1.« En fait, le G7-Finances s'est bien posé la question de savoir s'il fallait appuyer sur l'accélérateur pour éviter une récession ou s'il convenait de persévérer dans le freinage des déficits amorcé par les plans de rigueur dans les pays riches. La réponse, selon François Baroin, ministre français des finances et président du G7, est qu'il faut faire "les deux en tenant compte des situations différentes". Aucun détail n'a été donné sur la façon de réussir ce subtil mélange de soutien et d'austérité » (Le Monde, 10/09/2011, http://www.lemonde.fr/economie/article/2011/09/10/entre-relance-et-rigueur-le-g7-echoue-a-trouver-une-ligne-claire-et-commune_1570336_3234.html#ens_id=1198047).

2. Nous publions dans ce bulletin des extraits d'une Résolution secrète adoptée par le CCI en 2005 visant à tout faire pour détruire le BIPR d'alors (aujourd'hui TCI). Depuis lors la politique liquidationniste du CCI actuel a fait des émules. Déjà en 2009, le groupe Perspective internationaliste avait lancé un Appel à un milieu "pro-révolutionnaire" sur la base d'un rejet identique des groupes communistes.
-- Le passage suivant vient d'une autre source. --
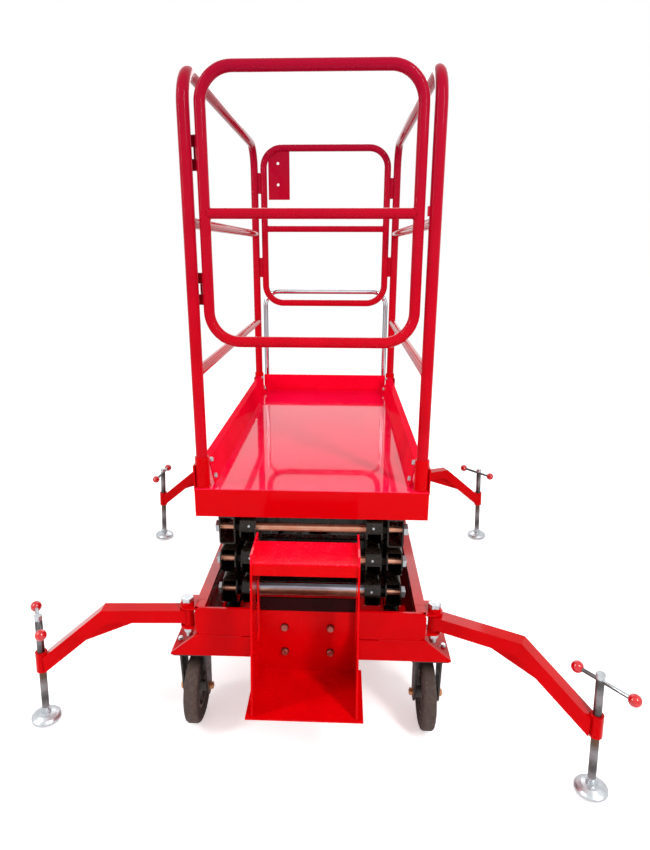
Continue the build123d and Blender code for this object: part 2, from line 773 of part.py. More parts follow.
def hub(x, y):
    """Rim, web and ribs round a bushed boss."""
    out = wheel_width / 2 - 4
    disc = turned([(0, -out + 6), (hub_r - hub_rim - 14, -hub_web / 2), (hub_r - hub_rim, -hub_web / 2),
                   (hub_r - hub_rim, -out), (hub_r - 0.05, -out), (hub_r - 0.05, out),
                   (hub_r - hub_rim, out), (hub_r - hub_rim, hub_web / 2),
                   (hub_r - hub_rim - 14, hub_web / 2), (0, out - 6)])
    disc += Cylinder(boss_r, fork_inner - 2 * face_gap)
    for n in range(hub_ribs):
        disc += Rot(0, 0, n * 360 / hub_ribs) * Pos((hub_r - hub_rim) / 2 + 3, 0, 0) * Box(
            hub_r - hub_rim, 4, 2 * out - 8)
    disc -= Cylinder(axle_d / 2 + run_gap, fork_inner)
    return Pos(x, y, wheel_r) * Rot(0, 90, 0) * disc


def fork(x, y, crown_y, top):
    """Two round-ended legs from a crown plate down to the axle."""
    half = fork_inner / 2
    back = crown_depth / 2
    body = block(x - half - fork_sheet, x + half + fork_sheet, crown_y - back, crown_y + back,
                 top - fork_sheet, top)
    tip = fork_depth / 2
    for side in (-1, 1):
        x0 = x + side * half
        x1 = x + side * (half + fork_sheet)
        body += side_plate([(crown_y - back, top), (crown_y + back, top), (y + tip, wheel_r),
                            (y - tip, wheel_r)], min(x0, x1), max(x0, x1))
        body += bar_x(x0, x1, y, wheel_r, fork_depth)
        body += hex_x(x1, x1 + side * axle_nut, y, wheel_r, 19.0)
    body += bar_x(x - half - fork_sheet - axle_nut - 2, x + half + fork_sheet + axle_nut + 2, y,
                  wheel_r, axle_d)
    return body


plate_low = frame_bottom - deck_plate_sheet
plate_half = top_plate_size / 2
race_low = plate_low - top_plate - swivel_race
front_forks = []
swivels = []
for name, side in (("left", -1), ("right", 1)):
    x = side * wheel_x
    body = fork(x, front_wheel_y, front_wheel_y, plate_low - top_plate)
    body += block(x - plate_half, x + plate_half, front_wheel_y - plate_half,
                  front_wheel_y + plate_half, plate_low - top_plate, plate_low)
    front_forks.append(body)
    keep(f"front_{name}_tyre", tyre(x, front_wheel_y))
    keep(f"front_{name}_hub", hub(x, front_wheel_y))
    race = block(x - plate_half, x + plate_half, swivel_y - plate_half, swivel_y + plate_half,
                 plate_low - top_plate, plate_low)
    race += bar_z(x, swivel_y, race_low, plate_low - top_plate, swivel_race_d)
    race += bar_z(x, swivel_y, race_low - 15, plate_low, axle_d)
    race += hex_z(x, swivel_y, race_low - 15, race_low - 7, 19.0)
    swivels.append(race)
    crown = race_low - face_gap
    yoke = fork(x, swivel_y + swivel_trail, swivel_y, crown)
    yoke -= bar_z(x, swivel_y, crown - fork_sheet - 3, crown + 1, axle_d + 2 * run_gap)
    keep(f"rear_{name}_fork", yoke)
    keep(f"rear_{name}_tyre", tyre(x, swivel_y + swivel_trail))
    keep(f"rear_{name}_hub", hub(x, swivel_y + swivel_trail))
keep("front_forks", *front_forks)
keep("swivel_plates", *swivels)

# ================= outriggers =================
upright = Pos(arm_reach, 0, 0) * Rot(0, -jack_lean, 0)
sleeve_mid = (sleeve_low + sleeve_high) / 2
arm_end = arm_reach - sleeve_mid * math.tan(math.radians(jack_lean)) - sleeve_seat


def outrigger_arm():
    """Arm along +X from its pivot, bent down to the jack sleeve."""
    slope = math.radians(arm_slope)
    half = arm_tube / 2

    def plate(points, width):
        return end_plate(points, -width / 2, width / 2)

    shift = half * math.tan(slope / 2)
    lift = half / math.cos(slope)
    end_z = arm_axis - (arm_end - arm_bend_at) * math.tan(slope)
    under = arm_axis - half
    body = plate([(arm_start, arm_axis + half), (arm_bend_at + shift, arm_axis + half),
                  (arm_end, end_z + lift), (arm_end, end_z - lift),
                  (arm_bend_at - shift, under), (arm_start, under)], arm_tube)
    bend_low = arm_bend_at - shift
    fall = (gusset_to - bend_low) * math.tan(slope)
    body += plate([(gusset_from, under), (gusset_to, under - fall), (gusset_to, under - fall + 2),
                   (bend_low, under + 2), (gusset_from, under + 2)], gusset_sheet)
    body += bar_z(0, 0, lug_low + face_gap, lug_high - face_gap, pivot_tube_d)
    body += upright * bar_z(0, 0, sleeve_low, sleeve_high, sleeve_d)
    body -= bar_z(0, 0, lug_low - 1, lug_high + 1, pivot_bolt_d + 2 * run_gap)
    body -= upright * bar_z(0, 0, sleeve_low - 80, sleeve_high + 80, screw_d + 2 * run_gap)
    return body


def jack(crank, slip):
    """Screw, tee bar and domed foot pad standing at the origin."""
    rim = pad_d / 2
    neck = pad_neck_d / 2
    top = pad_lift + pad_rim
    body = turned([(0, pad_lift), (rim - 2, pad_lift), (rim, pad_lift + 2), (rim, top),
                   (rim * 0.86, top + pad_dome * 0.4), (rim * 0.6, top + pad_dome * 0.8),
                   (neck, top + pad_dome), (neck, top + pad_dome + pad_neck),
                   (screw_d / 2, top + pad_dome + pad_neck), (screw_d / 2, screw_top - cap_height),
                   (0, screw_top - cap_height)])
    body += hex_z(0, 0, screw_top - cap_height, screw_top, cap_across)
    body += Pos(0, 0, tee_height) * Rot(0, 0, crank) * Pos(slip, 0, 0) * Rot(
        0, 90, 0) * Cylinder(tee_d / 2, 2 * tee_half)
    return body


def knobs(crank, slip):
    """Balls screwed on to the ends of the tee bar."""
    ball = Sphere(knob_d / 2) - bar_x(-knob_d, face_gap, 0, 0, tee_d + 2 * run_gap)
    return [Pos(0, 0, tee_height) * Rot(0, 0, crank) * Pos(slip, 0, 0) * Rot(
        0, 0, turn) * Pos(tee_half, 0, 0) * ball for turn in (0, 180)]


arm_shape = outrigger_arm()
for name, side, y, turn, crank, slip in outriggers:
    heading = -turn if side > 0 else 180 + turn
    place = Pos(side * pivot_x, y, 0) * Rot(0, 0, heading)
    keep(f"{name}_arm", place * arm_shape)
    stand = place * upright
    keep(f"{name}_jack", stand * jack(crank - heading, slip))
    keep(f"{name}_knobs", *[stand * ball for ball in knobs(crank - heading, slip)])

# ================= lift cylinder =================
reach = math.hypot(rod_y - foot_y, rod_z - foot_z)
along = arm_plane(0, foot_y, foot_z, rod_y, rod_z) * Pos(-reach / 2, 0, 0)
lie = Rot(0, 90, 0)
barrel = Cylinder(eye_d / 2, 2 * foot_eye_half)
barrel += Pos(25, 0, 0) * lie * Cylinder(20.0, 30)
barrel += Pos(30 + barrel_length / 2, 0, 0) * lie * Cylinder(barrel_d / 2, barrel_length - 20)
barrel -= Cylinder(pin_d / 2 + run_gap, 2 * foot_eye_half + 10)
barrel -= Pos(60 + reach / 2, 0, 0) * lie * Cylinder(rod_d / 2 + run_gap, reach)
keep("lift_barrel", along * barrel)
rod = Pos(reach, 0, 0) * Cylinder(eye_d / 2, 2 * (eye_half - face_gap))
rod += Pos((62 + reach) / 2, 0, 0) * lie * Cylinder(rod_d / 2, reach - 62)
rod -= Pos(reach, 0, 0) * Cylinder(pin_d / 2 + eye_play, 2 * eye_half + 10)
keep("lift_rod", along * rod)

boxes = [solid.bounding_box() for solids in parts.values() for solid in solids]
shift_x = -(min(b.min.X for b in boxes) + max(b.max.X for b in boxes)) / 2
shift_y = -(min(b.min.Y for b in boxes) + max(b.max.Y for b in boxes)) / 2
for name, solids in parts.items():
    placed = [Pos(shift_x, shift_y, 0) * solid for solid in solids]
    export_step(placed[0] if len(placed) == 1 else Compound(children=placed), f"parts/{name}.step")
print(len(parts), "nodes")
print("shift", round(shift_x, 4), round(shift_y, 4))
print("pins", round(pin_front, 2), round(pin_rear, 2), [round(z, 2) for z in rows])
print("arm", round(arm_length, 4), "fold", round(fold_angle, 4))
print("eye", round(rod_y, 3), round(rod_z, 3), "reach", round(reach, 3))
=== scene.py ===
import json
import math
import bpy
import numpy as np
from mathutils import Matrix, Vector


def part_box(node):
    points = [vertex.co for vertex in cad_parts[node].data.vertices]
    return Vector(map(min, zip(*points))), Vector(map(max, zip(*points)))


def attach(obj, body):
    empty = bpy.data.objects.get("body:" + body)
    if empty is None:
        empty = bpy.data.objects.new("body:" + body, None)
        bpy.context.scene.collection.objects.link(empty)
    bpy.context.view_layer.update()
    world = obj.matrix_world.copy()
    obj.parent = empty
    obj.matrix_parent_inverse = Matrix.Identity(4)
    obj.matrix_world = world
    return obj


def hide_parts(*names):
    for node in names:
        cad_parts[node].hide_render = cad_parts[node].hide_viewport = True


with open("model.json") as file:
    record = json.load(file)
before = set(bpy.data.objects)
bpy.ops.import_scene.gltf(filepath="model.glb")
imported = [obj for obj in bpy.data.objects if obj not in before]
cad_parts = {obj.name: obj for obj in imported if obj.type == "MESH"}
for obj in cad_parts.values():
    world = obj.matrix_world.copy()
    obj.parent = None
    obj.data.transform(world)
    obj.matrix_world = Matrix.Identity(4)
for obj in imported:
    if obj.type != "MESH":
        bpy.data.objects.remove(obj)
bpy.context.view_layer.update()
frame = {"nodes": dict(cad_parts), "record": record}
nodes = frame["nodes"]
deckLow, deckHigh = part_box("deck_tray")
middle = ((deckLow.x + deckHigh.x) / 2, (deckLow.y + deckHigh.y) / 2)  # every place below is from here
print("frame loaded,", len(nodes), "nodes")


def place(x, y, z):
    # millimetres from the deck's middle to metres in the frame
    return (middle[0] + x / 1000.0, middle[1] + y / 1000.0, z / 1000.0)


cameraSet = {"place": (76.5, -2045.9, 1312.9), "yaw": 2.31, "pitch": 16.08, "roll": 0.13,
             "lens": 25.263, "sensor": 36.0, "shiftX": 0.00847, "shiftY": -0.0048, "farEnd": 60.0}


def makeCamera(s):
    data = bpy.data.cameras.new("camera")
    data.lens = s["lens"]
    data.sensor_width = s["sensor"]
    data.shift_x = s["shiftX"]
    data.shift_y = s["shiftY"]
    data.clip_end = s["farEnd"]
    cam = bpy.data.objects.new("camera", data)
    bpy.context.collection.objects.link(cam)
    turn = Matrix.Rotation(math.radians(s["yaw"]), 4, "Z")
    tip = Matrix.Rotation(math.radians(90.0 - s["pitch"]), 4, "X")
    lean = Matrix.Rotation(math.radians(s["roll"]), 4, "Z")
    cam.matrix_world = Matrix.Translation(Vector(place(*s["place"]))) @ turn @ tip @ lean
    bpy.context.scene.camera = cam


makeCamera(cameraSet)
bpy.context.scene.view_settings.view_transform = "Standard"
print("camera placed")


def hexColour(code):
    # sRGB hex to linear
    out = []
    for i in (0, 2, 4):
        c = int(code[i:i + 2], 16) / 255.0
        out.append(c / 12.92 if c <= 0.04045 else ((c + 0.055) / 1.055) ** 2.4)
    return (*out, 1.0)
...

Maintenant, les cercles ayant démissionné dernièrement de la TCI, l'Istituto Damen, et du CCI, Controverses, vont plus loin encore que PI et rejoignent la politique de liquidation du CCI actuel en décrétant la "faillite de la Gauche communiste" et appelant à la disparition-dissolution de ses principales organisations... TCI et CCI. Pour cette dernière organisation malheureusement, le processus est bien engagé si l'on en croit le bilan que cette organisation présente de son 19ème congrès international – nous comptons y revenir dans notre prochain numéro. Pour la TCI, nous ferons tout ce que nous pourrons pour lutter à ses côtés pour le regroupement et la constitution d'un véritable parti communiste mondial contre la "liquidation".